The data below needs to be returned exactly, line for line.

## [DATA EXTRACT]

══════════

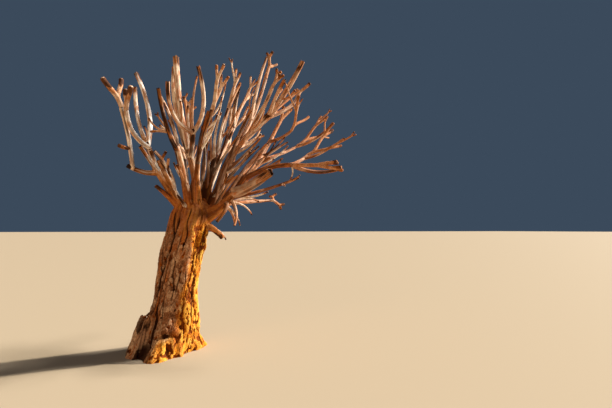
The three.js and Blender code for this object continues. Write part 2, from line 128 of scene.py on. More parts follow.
# Boughs that grow out of the trunk: name, foot inside the trunk, tip, how far the middle stands
# off the straight line, and radii at the foot and the tip
TRUNK_BOUGHS = [
    ("bough_left", (240, -60, 1790), (-180, -120, 2430), (0, 0, 10), (64, 44)),
    ("bough_centre_left", (280, -150, 1820), (90, -300, 2740), (20, 0, -10), (50, 38)),
    ("bough_centre", (390, 0, 1880), (250, -20, 2680), (30, 0, 20), (52, 44)),
    ("bough_mid", (470, 120, 1830), (640, 260, 2610), (-30, 0, 30), (72, 58)),
    ("limb_mid_dark", (410, -150, 1840), (570, -560, 3300), (-95, 0, 20), (38, 30)),
    ("bough_right_up", (530, 40, 1780), (910, 260, 2780), (-10, 0, 10), (62, 50)),
    ("bough_right", (440, -60, 1740), (1060, -200, 2360), (20, 0, -60), (74, 50)),
    ("bough_back", (420, 190, 1820), (700, 760, 2620), (-20, 0, -40), (56, 42)),
    ("bough_back_left", (290, 170, 1820), (200, 640, 2560), (0, 0, -30), (50, 36)),
    ("stub_shoulder", (160, -60, 1870), (-170, -200, 2190), (0, 0, 20), (30, 24)),
    ("stub_orange", (440, -60, 1690), (740, -160, 1480), (0, 0, 30), (36, 27)),
]

# Limbs that grow out of other limbs: name, what carries it, the share of the way along that, tip,
# how far the middle stands off the straight line, and radii
LIMBS = [
    ("limb_left_low", "bough_left", 0.9, (-530, -200, 2450), (0, 0, -35), (33, 26)),
    ("limb_left_outer", "limb_left_low", 0.82, (-610, -280, 3220), (20, 0, -20), (26, 31)),
    ("limb_left_inner", "bough_left", 0.97, (-290, -240, 2750), (15, 0, -15), (38, 34)),
    ("limb_left_lit", "limb_left_inner", 0.9, (-560, -560, 3190), (-50, 0, -40), (32, 30)),
    ("limb_left_tall", "limb_left_inner", 0.94, (-450, 420, 3710), (95, 0, -40), (33, 29)),
    ("limb_left_back", "limb_left_inner", 0.8, (-450, 700, 3510), (-50, 0, -30), (28, 27)),
    ("limb_left_pair", "bough_left", 0.4, (-196, -500, 2668), (85, 0, -5), (27, 20)),
    ("limb_dark", "bough_centre_left", 0.96, (-160, -860, 3540), (-25, 0, -50), (31, 22)),
    ("limb_pale", "bough_centre_left", 0.86, (-140, 480, 3440), (45, 0, 25), (28, 20)),
    ("limb_tall", "bough_centre", 0.93, (60, 240, 4010), (-35, 0, 0), (43, 40)),
    ("limb_y_stem", "bough_centre", 0.9, (310, -240, 2980), (5, 0, -20), (36, 34)),
    ("limb_y_left", "limb_y_stem", 0.95, (-40, -640, 3650), (-85, 0, -110), (30, 25)),
    ("limb_y_right", "limb_y_stem", 0.95, (360, -360, 3920), (105, 0, -70), (31, 26)),
    ("limb_centre_small", "bough_centre", 0.8, (270, 480, 3100), (-10, 0, -40), (30, 26)),
    ("limb_mid_near", "bough_mid", 0.95, (760, 480, 3200), (-10, 0, -10), (40, 33)),
    ("limb_mid_far", "bough_mid", 0.86, (950, 860, 3320), (10, 0, -60), (40, 30)),
    ("limb_fat", "bough_right_up", 0.95, (1440, 160, 3340), (-30, 0, -10), (48, 48)),
    ("limb_thick_end", "limb_fat", 0.97, (1930, -80, 4200), (0, 0, -40), (42, 34)),
    ("limb_right_end", "limb_fat", 0.9, (1850, 440, 3650), (90, 0, -20), (34, 28)),
    ("limb_fork_inner", "limb_fat", 0.93, (1640, -380, 3880), (-10, 0, 10), (32, 25)),
    ("limb_top", "bough_right_up", 0.92, (1340, 760, 3850), (50, 0, -10), (36, 30)),
    ("limb_top_side", "bough_right_up", 0.85, (1440, -380, 3720), (60, 0, 20), (30, 25)),
    ("limb_right_low", "bough_right", 0.96, (1770, -520, 2570), (0, 0, 60), (37, 31)),
    ("limb_right_mid", "limb_right_low", 0.93, (2000, -160, 2730), (0, 0, -20), (26, 24)),
    ("limb_right_up", "bough_right", 0.94, (1450, 380, 2980), (0, 0, -40), (38, 31)),
    ("limb_right_top", "limb_right_up", 0.5, (1860, 640, 2880), (-15, 0, -40), (27, 24)),
    ("limb_right_arch", "limb_right_up", 0.9, (1740, 110, 3090), (10, 0, -25), (26, 22)),
    ("stump_fat", "bough_right", 0.72, (1430, -620, 2460), (-10, 0, -45), (68, 60)),
    ("limb_orange", "bough_right", 0.6, (1870, -420, 2390), (40, 0, -20), (28, 18)),
    ("limb_low", "bough_right", 0.45, (1450, 520, 2030), (0, 60, 10), (30, 22)),
    ("limb_down", "bough_right", 0.5, (650, -380, 1710), (60, -40, 40), (30, 24)),
]

# Masses of bare twigs: the limb whose tip carries the stem, the middle of the furthest tips, the
# stem's share of that way, half-angle and turn of the first fork in degrees, how often the twigs
# fork, and the seed
MASSES = [
    ("limb_left_outer", (-770, -330, 3610), 0.29, 39, 55, 1, 36),
    ("limb_left_lit", (-540, -640, 3490), 0.22, 42, -70, 1, 247),
    ("limb_centre_small", (260, 620, 3420), 0.34, 39, 75, 2, 125),
    ("limb_mid_dark", (720, -760, 3940), 0.1, 21, -120, 2, 85),
    ("limb_mid_near", (940, 640, 3850), 0.1, 10, 75, 2, 102),
    ("limb_mid_far", (1180, 1120, 3770), 0.35, 30, 75, 2, 63),
    ("limb_right_end", (1940, 520, 3800), 0.32, 42, -70, 1, 323),
    ("limb_top", (1440, 900, 4190), 0.57, 42, 55, 2, 350),
    ("limb_top_side", (1580, -480, 4000), 0.36, 36, -70, 2, 116),
    ("limb_right_low", (2580, -820, 2610), 0.48, 13, -25, 2, 361),
    ("limb_right_mid", (2540, -40, 3060), 0.15, 21, -25, 2, 104),
    ("limb_right_up", (1690, 600, 3460), 0.53, 15, -5, 1, 320),
    ("limb_right_top", (2370, 900, 3300), 0.18, 21, 30, 2, 51),
    ("limb_right_arch", (1960, 20, 3490), 0.13, 42, 55, 1, 3),
    ("limb_low", (1540, 760, 2020), 0.11, 36, -40, 2, 346),
    ("bough_back", (1110, 1280, 3170), 0.22, 30, 30, 3, 24),
    ("bough_back_left", (80, 1150, 3060), 0.22, 28, 40, 2, 25),
]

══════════

## [SOLUTION]
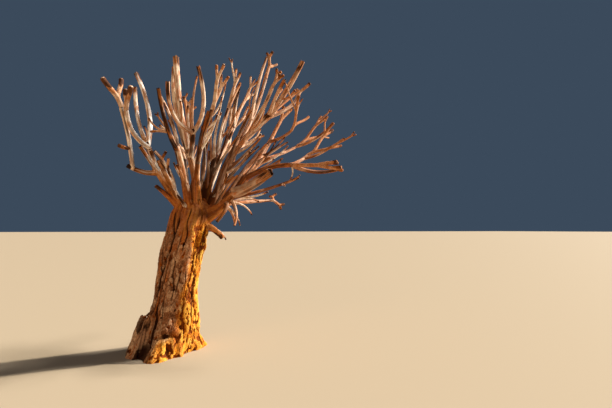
The three.js and Blender code for this object continues. Write part 2, from line 128 of scene.py on. More parts follow.
# Boughs that grow out of the trunk: name, foot inside the trunk, tip, how far the middle stands
# off the straight line, and radii at the foot and the tip
TRUNK_BOUGHS = [
    ("bough_left", (240, -60, 1790), (-180, -120, 2430), (0, 0, 10), (64, 44)),
    ("bough_centre_left", (280, -150, 1820), (90, -300, 2740), (20, 0, -10), (50, 38)),
    ("bough_centre", (390, 0, 1880), (250, -20, 2680), (30, 0, 20), (52, 44)),
    ("bough_mid", (470, 120, 1830), (640, 260, 2610), (-30, 0, 30), (72, 58)),
    ("limb_mid_dark", (410, -150, 1840), (570, -560, 3300), (-95, 0, 20), (38, 30)),
    ("bough_right_up", (530, 40, 1780), (910, 260, 2780), (-10, 0, 10), (62, 50)),
    ("bough_right", (440, -60, 1740), (1060, -200, 2360), (20, 0, -60), (74, 50)),
    ("bough_back", (420, 190, 1820), (700, 760, 2620), (-20, 0, -40), (56, 42)),
    ("bough_back_left", (290, 170, 1820), (200, 640, 2560), (0, 0, -30), (50, 36)),
    ("stub_shoulder", (160, -60, 1870), (-170, -200, 2190), (0, 0, 20), (30, 24)),
    ("stub_orange", (440, -60, 1690), (740, -160, 1480), (0, 0, 30), (36, 27)),
]

# Limbs that grow out of other limbs: name, what carries it, the share of the way along that, tip,
# how far the middle stands off the straight line, and radii
LIMBS = [
    ("limb_left_low", "bough_left", 0.9, (-530, -200, 2450), (0, 0, -35), (33, 26)),
    ("limb_left_outer", "limb_left_low", 0.82, (-610, -280, 3220), (20, 0, -20), (26, 31)),
    ("limb_left_inner", "bough_left", 0.97, (-290, -240, 2750), (15, 0, -15), (38, 34)),
    ("limb_left_lit", "limb_left_inner", 0.9, (-560, -560, 3190), (-50, 0, -40), (32, 30)),
    ("limb_left_tall", "limb_left_inner", 0.94, (-450, 420, 3710), (95, 0, -40), (33, 29)),
    ("limb_left_back", "limb_left_inner", 0.8, (-450, 700, 3510), (-50, 0, -30), (28, 27)),
    ("limb_left_pair", "bough_left", 0.4, (-196, -500, 2668), (85, 0, -5), (27, 20)),
    ("limb_dark", "bough_centre_left", 0.96, (-160, -860, 3540), (-25, 0, -50), (31, 22)),
    ("limb_pale", "bough_centre_left", 0.86, (-140, 480, 3440), (45, 0, 25), (28, 20)),
    ("limb_tall", "bough_centre", 0.93, (60, 240, 4010), (-35, 0, 0), (43, 40)),
    ("limb_y_stem", "bough_centre", 0.9, (310, -240, 2980), (5, 0, -20), (36, 34)),
    ("limb_y_left", "limb_y_stem", 0.95, (-40, -640, 3650), (-85, 0, -110), (30, 25)),
    ("limb_y_right", "limb_y_stem", 0.95, (360, -360, 3920), (105, 0, -70), (31, 26)),
    ("limb_centre_small", "bough_centre", 0.8, (270, 480, 3100), (-10, 0, -40), (30, 26)),
    ("limb_mid_near", "bough_mid", 0.95, (760, 480, 3200), (-10, 0, -10), (40, 33)),
    ("limb_mid_far", "bough_mid", 0.86, (950, 860, 3320), (10, 0, -60), (40, 30)),
    ("limb_fat", "bough_right_up", 0.95, (1440, 160, 3340), (-30, 0, -10), (48, 48)),
    ("limb_thick_end", "limb_fat", 0.97, (1930, -80, 4200), (0, 0, -40), (42, 34)),
    ("limb_right_end", "limb_fat", 0.9, (1850, 440, 3650), (90, 0, -20), (34, 28)),
    ("limb_fork_inner", "limb_fat", 0.93, (1640, -380, 3880), (-10, 0, 10), (32, 25)),
    ("limb_top", "bough_right_up", 0.92, (1340, 760, 3850), (50, 0, -10), (36, 30)),
    ("limb_top_side", "bough_right_up", 0.85, (1440, -380, 3720), (60, 0, 20), (30, 25)),
    ("limb_right_low", "bough_right", 0.96, (1770, -520, 2570), (0, 0, 60), (37, 31)),
    ("limb_right_mid", "limb_right_low", 0.93, (2000, -160, 2730), (0, 0, -20), (26, 24)),
    ("limb_right_up", "bough_right", 0.94, (1450, 380, 2980), (0, 0, -40), (38, 31)),
    ("limb_right_top", "limb_right_up", 0.5, (1860, 640, 2880), (-15, 0, -40), (27, 24)),
    ("limb_right_arch", "limb_right_up", 0.9, (1740, 110, 3090), (10, 0, -25), (26, 22)),
    ("stump_fat", "bough_right", 0.72, (1430, -620, 2460), (-10, 0, -45), (68, 60)),
    ("limb_orange", "bough_right", 0.6, (1870, -420, 2390), (40, 0, -20), (28, 18)),
    ("limb_low", "bough_right", 0.45, (1450, 520, 2030), (0, 60, 10), (30, 22)),
    ("limb_down", "bough_right", 0.5, (650, -380, 1710), (60, -40, 40), (30, 24)),
]

# Masses of bare twigs: the limb whose tip carries the stem, the middle of the furthest tips, the
# stem's share of that way, half-angle and turn of the first fork in degrees, how often the twigs
# fork, and the seed
MASSES = [
    ("limb_left_outer", (-770, -330, 3610), 0.29, 39, 55, 1, 36),
    ("limb_left_lit", (-540, -640, 3490), 0.22, 42, -70, 1, 247),
    ("limb_centre_small", (260, 620, 3420), 0.34, 39, 75, 2, 125),
    ("limb_mid_dark", (720, -760, 3940), 0.1, 21, -120, 2, 85),
    ("limb_mid_near", (940, 640, 3850), 0.1, 10, 75, 2, 102),
    ("limb_mid_far", (1180, 1120, 3770), 0.35, 30, 75, 2, 63),
    ("limb_right_end", (1940, 520, 3800), 0.32, 42, -70, 1, 323),
    ("limb_top", (1440, 900, 4190), 0.57, 42, 55, 2, 350),
    ("limb_top_side", (1580, -480, 4000), 0.36, 36, -70, 2, 116),
    ("limb_right_low", (2580, -820, 2610), 0.48, 13, -25, 2, 361),
    ("limb_right_mid", (2540, -40, 3060), 0.15, 21, -25, 2, 104),
    ("limb_right_up", (1690, 600, 3460), 0.53, 15, -5, 1, 320),
    ("limb_right_top", (2370, 900, 3300), 0.18, 21, 30, 2, 51),
    ("limb_right_arch", (1960, 20, 3490), 0.13, 42, 55, 1, 3),
    ("limb_low", (1540, 760, 2020), 0.11, 36, -40, 2, 346),
    ("bough_back", (1110, 1280, 3170), 0.22, 30, 30, 3, 24),
    ("bough_back_left", (80, 1150, 3060), 0.22, 28, 40, 2, 25),
]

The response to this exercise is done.